If you couldn’t keep a close eye on it, here’s what you missed:

• FBI and IRS agents conducted stings in their long-running Operation Bid Rig investigation. The result was the arrest of 44 people in New Jersey and New York on charges of money laundering, political corruption and human organ trafficking. The arrested included five rabbis, three mayors and two New Jersey legislators. In other news, it is now funny to start jokes with the phrase, “Five rabbis, three mayors and two New Jersey legislators walk into a bar …”

• Newsweek’s cover declared, in grand fashion, “The recession is over!” Well, kind of. It’s over, they say, in the sense that seven of the Conference Board Leading Economic Index’s 10 economic indicators are pointing upward and economic output has stopped contracting, but not in the sense that we’re going to stop feeling it any time soon.

Unemployment is still expected to climb, among other not-so-pleasant pleasantries. Therefore, Newsweek gets this week’s Arizona Cardinals Award, for lifting us up only to watch us fall back down with a harder thud.

• Nadya Suleman, aka “Octomom,” inked a deal that will find herself and her 14 children starring in an upcoming reality TV show. The agreement with Eyeworks, a European production company, will have each child making $250 a day. With this payday, congratulations are in order for Suleman — her exploitation of her own poor children has reached the point where she joined the likes of Amy Winehouse and Kevin Federline on the Pathetic Inexplicably-Famous Celebrity All-Star team.

• The Tour de France came to a close and seven-time champion Lance Armstrong’s return to cycling’s greatest event was marked by the American hero wearing a color other than yellow. Armstrong’s teammate, Alberto Contador of Spain, beat out Luxembourg’s Andy Schleck by 4:11 seconds and came in 5:25 seconds ahead of Armstrong. For non-cycling fans, when converted into a more universal unit of sports measurement, the margin of victory was equal to one syringe.

• On Thursday, Chicago White Sox pitcher Mark Buehrle threw the 18th perfect game in Major League Baseball history, shutting down the Tampa Bay Rays. Buehrle, who retired the side in the 9th inning with the help of center fielder DeWayne Wise’s spectacular home-run saving catch, was congratulated after the game with a phone call from White-Sox-Fan-in-Chief, President Barack Obama. Unfortunately for Buehrle, the president really only called to tell the pitcher that his health-insurance provider would be dropping his coverage because of a bruised left shoulder he sustained in 2002 when he was struck by a Hideki Matsui line drive.

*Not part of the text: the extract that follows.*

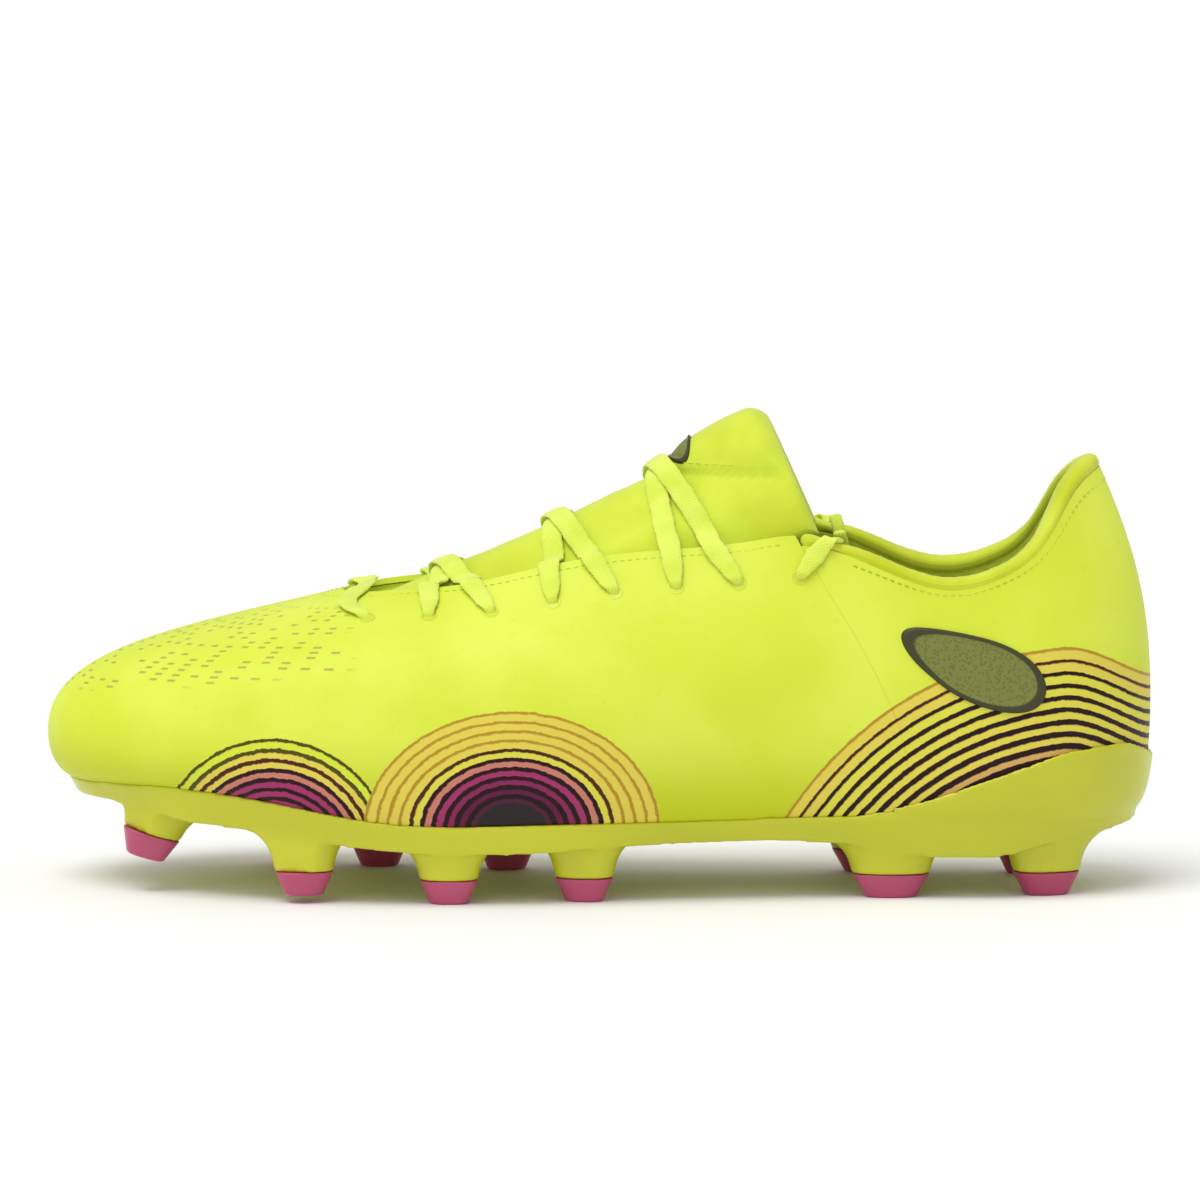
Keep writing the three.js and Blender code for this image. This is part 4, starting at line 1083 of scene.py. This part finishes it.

• NASA confirmed that Jupiter was the site of an impact event. Scientists discovered a black spot, suspected to be a comet or asteroid hit, about the size of the Pacific Ocean on the planet’s surface. Naturally, this was good news as it reaffirmed my gender’s decision to go to Mars to get more candy bars and made females’ decision to go to Jupiter to get more stupider look even more foolish. Good thinking, gents.